G. Love
Paul Wellman

With airy instrumentals and carefree lyrics, G. Love & Special Sauce could almost pass for Santa Barbara natives. But while its untroubled philosophies might be at home on the West Coast, the band has proud roots in Philadelphia, where front man Garrett Dutton formed the band as a duo in 1992.

Two band member additions, seven full-length albums, and 15 years later, G. Love & Special Sauce has become an established alternative hip-hop outfit, often compared to the likes of Jack Johnson, 311, and Donavon Frankenreiter, all of whom call G. Love colleagues both on stage and in the studio. On August 5, the quartet will find themselves headlining their first Bowl show after 10 years of warming up for other bands.
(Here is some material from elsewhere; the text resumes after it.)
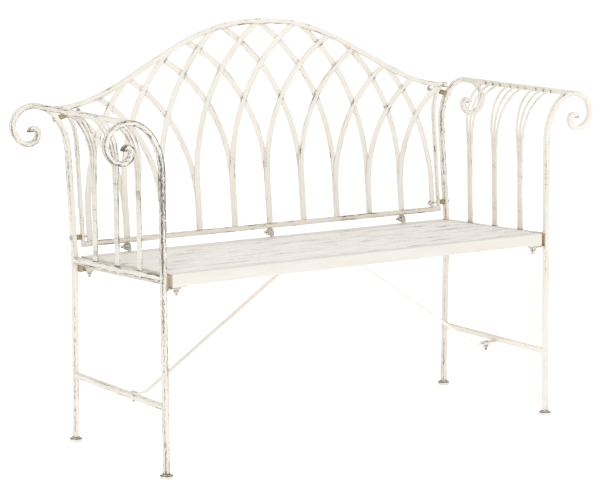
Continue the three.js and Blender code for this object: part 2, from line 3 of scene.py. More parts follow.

I took a call from the man in the spotlight to find out just how frightening the Bowl can be when it’s your name on the marquee.
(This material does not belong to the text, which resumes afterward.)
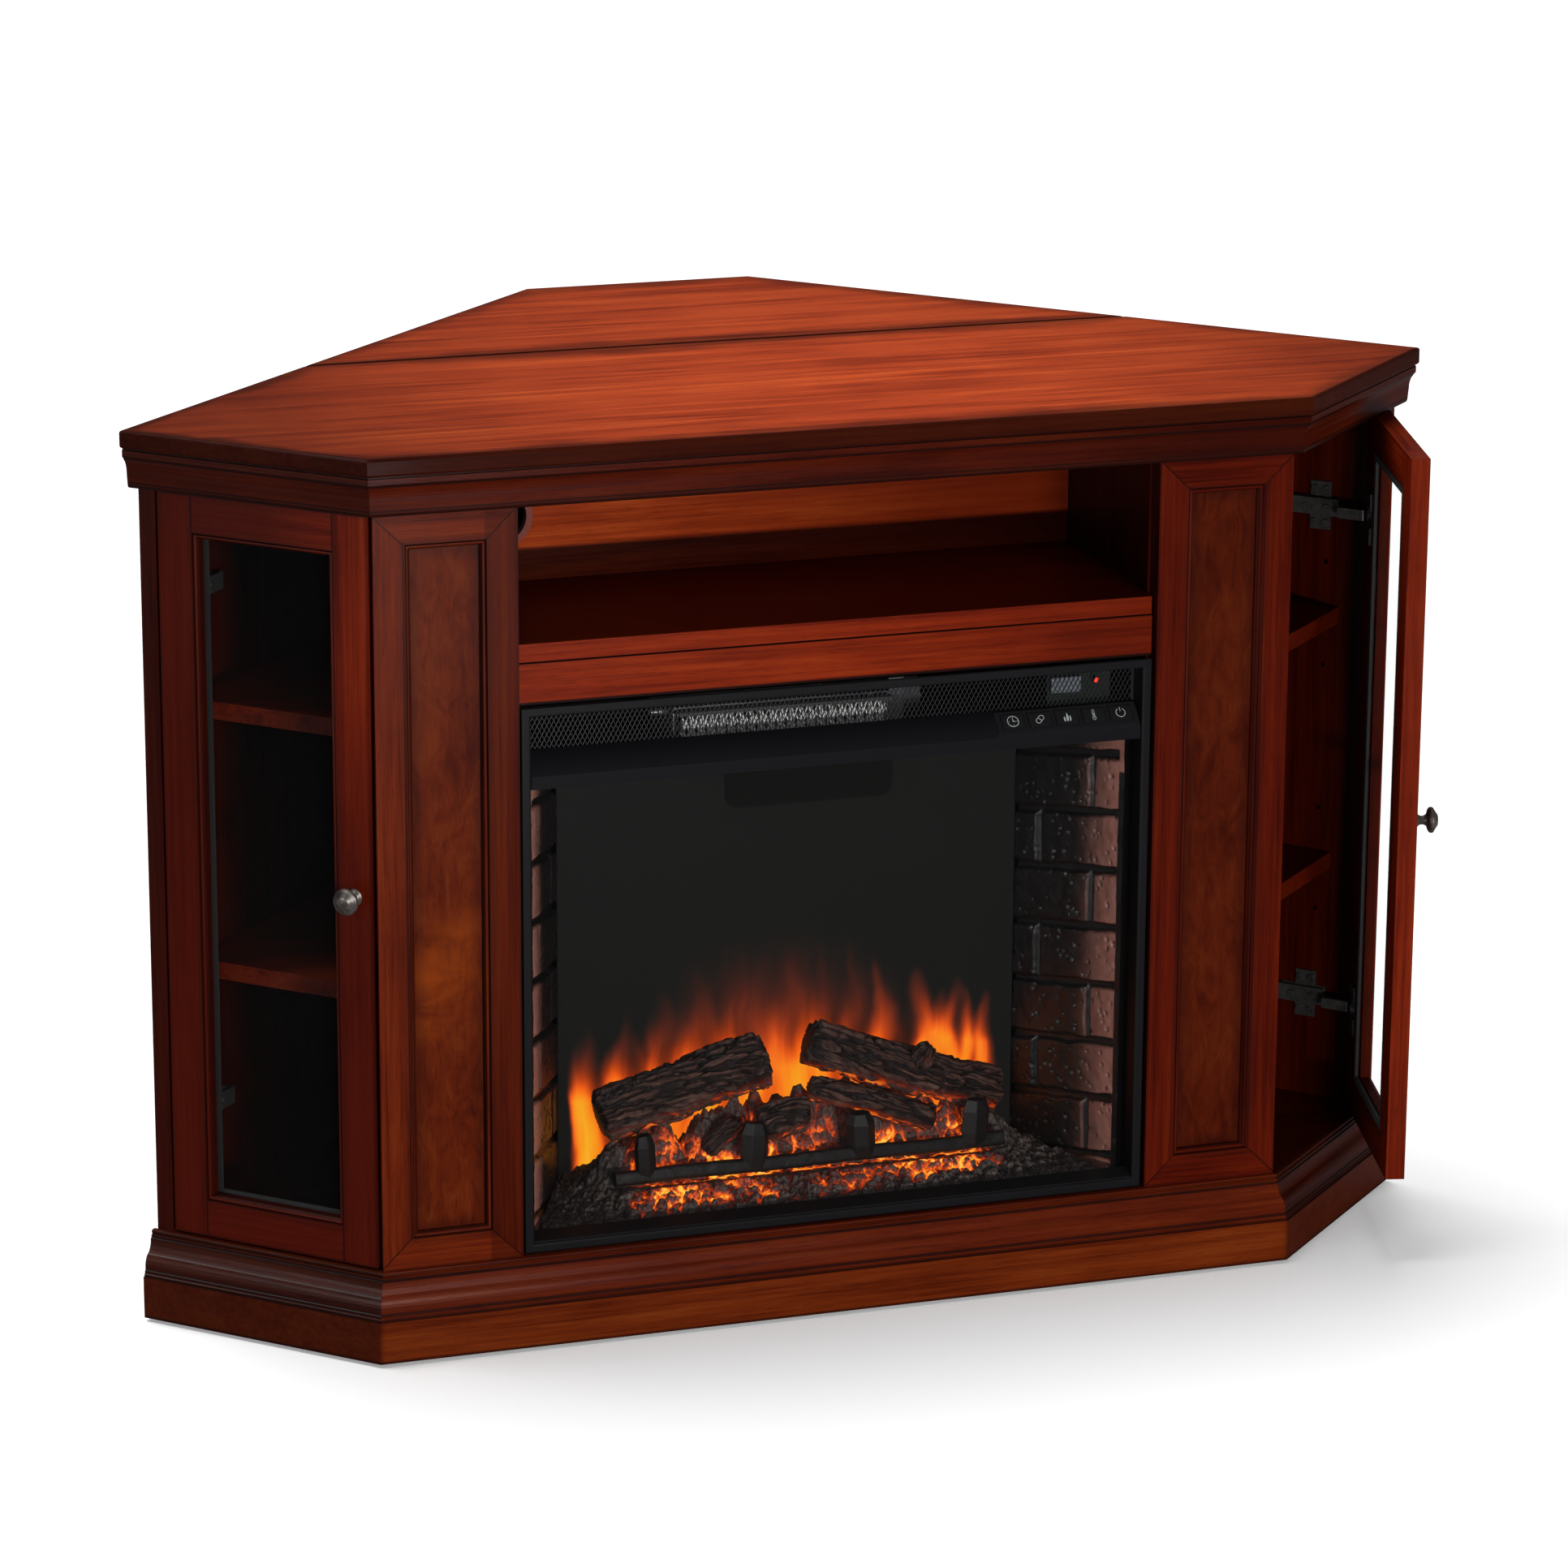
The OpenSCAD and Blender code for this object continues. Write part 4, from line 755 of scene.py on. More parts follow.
# ------------------------------------------------------------------ firebox
class FireboxShell(bpy.types.Operator):
    """Finishes the trim, control bar, case and glass of the firebox and the works inside it"""
    bl_idname = "fireplace.firebox_shell"
    bl_label = "Firebox shell"

    def execute(self, context):
        trim = Finish("Trim powder coat", 0.42, Specular_IOR_Level=0.14)
        grit = trim.noise(trim.position, 1500, 2)
        drift = trim.noise(trim.position, 14, 3)
        trim.bump(grit, 0.00007, 0.55)
        trim.give(Base_Color=trim.blend(grit * 0.6 + drift * 0.4, (0.0045, 0.0045, 0.0052),
                                        (0.0092, 0.0090, 0.0100)), Roughness=0.36 + grit * 0.2)
        trim.dress("trim_frame")
        bar = Finish("Bar enamel", 0.42, Specular_IOR_Level=0.08)
        grit = bar.noise(bar.position, 1100, 2)
        # A paler pad lies under the keys
        pad = abs(bar.x - KEY_X[2]).rise(0.0675, 0.0670) * (bar.z - 0.520).rise(0.0010, 0.0016)
        enamel = bar.blend(grit, (0.0050, 0.0050, 0.0062), (0.0090, 0.0090, 0.0108))
        bar.bump(grit, 0.00004, 0.5)
        bar.give(Base_Color=bar.blend(pad * 0.7, enamel, (0.012, 0.012, 0.013)), Roughness=0.32 + grit * 0.14)
        bar.dress("control_bar")
        mottled("Key plastic", 1300, (0.007, 0.007, 0.008), (0.013, 0.013, 0.014), 0.36, 0.16, depth=0.00004,
                Specular_IOR_Level=0.2).dress("timer_button", "dimmer_button", "flame_button", "heat_button",
                                              "power_button")
        mottled("Housing sheet", 900, (0.007, 0.007, 0.007), (0.017, 0.0165, 0.016), 0.42, detail=3,
                depth=0.0001, strength=0.4, Specular_IOR_Level=0.35).dress("firebox_case")
        mottled("Baffle soot", 500, (0.0042, 0.0041, 0.0038), (0.0074, 0.0072, 0.0066), 0.7, detail=3,
                Specular_IOR_Level=0.05).dress("baffle_plate")
        mottled("Firebox glass", 5, (0.003, 0.003, 0.003), (0.008, 0.008, 0.008), 0.03, 0, IOR=1.45,
                Alpha=0.06).dress("firebox_glass")
        mottled("Motor steel", 240, (0.14, 0.14, 0.15), (0.30, 0.30, 0.31), 0.36, detail=3, depth=0.0001,
                strength=0.4, metallic=0.8).dress("drive_motors")
        self.light_boards()
        tin = Finish("Bright sheet", 0.3, 1.0)
        flow = tin.noise(tin.vector(tin.x * 30, tin.y * 300, tin.z * 300), 1, 3)
        tin.bump(flow, 0.00008, 0.4)
        tin.give(Base_Color=tin.blend(flow, (0.34, 0.35, 0.36), (0.58, 0.59, 0.60)),
                 Roughness=0.24 + flow * 0.22)
        tin.dress("blower_housing", "blower_wheel", "flame_spindle")
        return {"FINISHED"}

    def light_boards(self):
        """Circuit board with a lit red lamp and a grey display on its front."""
        board = Finish("Circuit laminate", 0.5)
        tracks = board.cells(board.position, 260, "DISTANCE_TO_EDGE")
        away = (board.x - LAMP_AT[0]) ** 2 + (board.z - LAMP_AT[1]) ** 2
        lamp = away.rise(0.0000050, 0.0000040) * board.y.rise(-0.1330, -0.1335)
        across, up = abs(board.x - DISPLAY_AT[0]), abs(board.z - DISPLAY_AT[1])
        display = (across.rise(DISPLAY_HALF[0] + 0.0002, DISPLAY_HALF[0] - 0.0002)
                   * up.rise(DISPLAY_HALF[1] + 0.0002, DISPLAY_HALF[1] - 0.0002)
                   * board.y.rise(-0.1380, -0.1384))
        green = board.blend(tracks.rise(0.05, 0.12), (0.012, 0.018, 0.010), (0.004, 0.009, 0.006))
        colour = board.blend(display, green, (0.13, 0.145, 0.165))
        board.give(Base_Color=board.blend(lamp, colour, (0.6, 0.01, 0.005)),
                   Emission_Color=board.blend(lamp, (0, 0, 0), (1.0, 0.02, 0.01)), Emission_Strength=3.0)
        board.dress("light_boards", "switch_board")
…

How often do you play in Santa Barbara, and how does it compare to other places? Well, it’s California so it’s fucking perfect. We’ve played the Bowl a bunch of times, opening for Jack and Donavon and 311, but we’ve yet to play any of the clubs. The Bowl has been a part of our circuit for about 10 years now, and the community has been very supportive, especially KJEE. I kinda fantasize about living in California. But my kid lives in Boston, so I’ll probably live there.
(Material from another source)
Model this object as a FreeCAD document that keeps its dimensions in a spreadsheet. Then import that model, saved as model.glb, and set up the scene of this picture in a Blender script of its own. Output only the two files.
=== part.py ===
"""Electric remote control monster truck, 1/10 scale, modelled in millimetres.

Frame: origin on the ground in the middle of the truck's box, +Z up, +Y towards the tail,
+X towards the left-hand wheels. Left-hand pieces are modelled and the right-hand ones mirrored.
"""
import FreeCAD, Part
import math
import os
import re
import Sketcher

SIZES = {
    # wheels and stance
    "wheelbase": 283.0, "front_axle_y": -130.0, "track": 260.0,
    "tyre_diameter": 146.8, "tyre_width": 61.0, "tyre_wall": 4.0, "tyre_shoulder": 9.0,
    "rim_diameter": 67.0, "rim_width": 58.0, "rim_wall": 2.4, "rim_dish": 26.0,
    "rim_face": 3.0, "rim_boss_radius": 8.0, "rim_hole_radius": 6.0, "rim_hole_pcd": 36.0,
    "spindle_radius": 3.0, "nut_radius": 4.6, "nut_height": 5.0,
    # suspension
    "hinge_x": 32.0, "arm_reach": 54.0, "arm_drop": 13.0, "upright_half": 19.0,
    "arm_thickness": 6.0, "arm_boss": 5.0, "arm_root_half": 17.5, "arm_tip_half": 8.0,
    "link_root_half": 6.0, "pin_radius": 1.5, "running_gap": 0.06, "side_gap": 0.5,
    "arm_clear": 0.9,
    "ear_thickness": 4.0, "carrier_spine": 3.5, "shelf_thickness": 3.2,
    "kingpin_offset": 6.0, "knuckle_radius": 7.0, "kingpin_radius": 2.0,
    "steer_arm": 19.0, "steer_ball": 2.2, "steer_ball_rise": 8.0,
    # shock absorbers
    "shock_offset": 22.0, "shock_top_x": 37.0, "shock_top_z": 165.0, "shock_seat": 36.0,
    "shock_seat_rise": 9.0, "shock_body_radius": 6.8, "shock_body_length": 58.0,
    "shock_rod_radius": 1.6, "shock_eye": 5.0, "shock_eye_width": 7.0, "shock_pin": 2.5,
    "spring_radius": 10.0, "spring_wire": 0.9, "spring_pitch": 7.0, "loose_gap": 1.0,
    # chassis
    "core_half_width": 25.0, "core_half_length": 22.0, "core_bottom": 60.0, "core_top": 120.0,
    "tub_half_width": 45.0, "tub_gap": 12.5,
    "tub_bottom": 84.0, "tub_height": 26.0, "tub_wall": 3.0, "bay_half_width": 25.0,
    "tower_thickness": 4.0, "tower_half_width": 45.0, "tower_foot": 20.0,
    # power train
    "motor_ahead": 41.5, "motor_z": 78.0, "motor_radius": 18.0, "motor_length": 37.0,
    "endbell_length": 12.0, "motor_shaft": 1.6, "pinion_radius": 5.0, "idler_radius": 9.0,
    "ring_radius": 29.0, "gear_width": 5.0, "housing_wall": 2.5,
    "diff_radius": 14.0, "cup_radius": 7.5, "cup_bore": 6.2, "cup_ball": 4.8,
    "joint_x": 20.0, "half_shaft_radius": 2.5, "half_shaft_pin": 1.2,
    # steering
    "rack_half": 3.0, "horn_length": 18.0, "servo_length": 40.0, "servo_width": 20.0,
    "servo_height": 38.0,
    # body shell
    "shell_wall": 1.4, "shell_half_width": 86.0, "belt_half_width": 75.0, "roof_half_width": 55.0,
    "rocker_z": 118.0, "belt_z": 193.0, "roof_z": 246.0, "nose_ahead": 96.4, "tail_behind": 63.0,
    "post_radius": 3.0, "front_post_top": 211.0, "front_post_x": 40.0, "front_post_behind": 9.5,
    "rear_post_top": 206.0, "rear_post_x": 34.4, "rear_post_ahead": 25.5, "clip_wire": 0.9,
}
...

You just released your first DVD, A Year and a Night. What inspired you to make it? It’s kinda what you do now. It’s good to have one for the whole musical thing, and on a more creative level I think it’s interesting for people who can’t get out to see a show. We wanted to do something a little different. It focuses more on the personalities that make the music than the actual music. I think the personalities are more important than the music.

Most bands turn away from that. Well, it’s definitely revealing. It shows you all different sides. Sometimes it’s not the prettiest picture that’s painted.

Your sound has a very “West Coast” mentality. Coming from Philadelphia, how do you think it evolved that way? Our thing’s always been kind of a summertime sound. One thing I really like to do is sit outside and just play music on a nice hot day. I would argue that our music has a mentality that anyone can get into, regardless of which coast you call home.

What’s it like to be headlining your first Bowl show? This is a milestone for me. When you open for a big show, the spotlight isn’t really on you. It’s not up to you to make sure the people have a good time. The people are there to see who you are opening up for, not you. We’ve been playing with Ozomatli for years in international festivals, and they are definitely a tough act to follow. They’re an amazing band that I’ve watched from the beginning. We’re doing the whole tour like a co-headline tour. We’re both ricocheting off each other.

What will you bring to this show that you have not brought to previous ones? We just added Mark Boyce, an organ player who was an original member of The Goats. We’re all playing great right now. We’ve got a lot of material. We’re in a great space, we’re cruising. It’s time to step up.

What can Santa Barbara and the rest of the world expect from G. Love & Special Sauce in the future? Well, with God’s grace we’ll just continue our forward momentum and continue to make records that sound great, like the one we are making right now. I really hope we can start to do a lot more with our music than make people feel good, like help the environment. Like that Live Earth thing; I’d love to do that. But first, I basically need to sell a shitload of records. I definitely made one classic record with my first record, and I would love to make more. It’s kind of an elusive thing. Every time you go in the studio it’s like buying a lottery ticket, you never know what you’re going to get.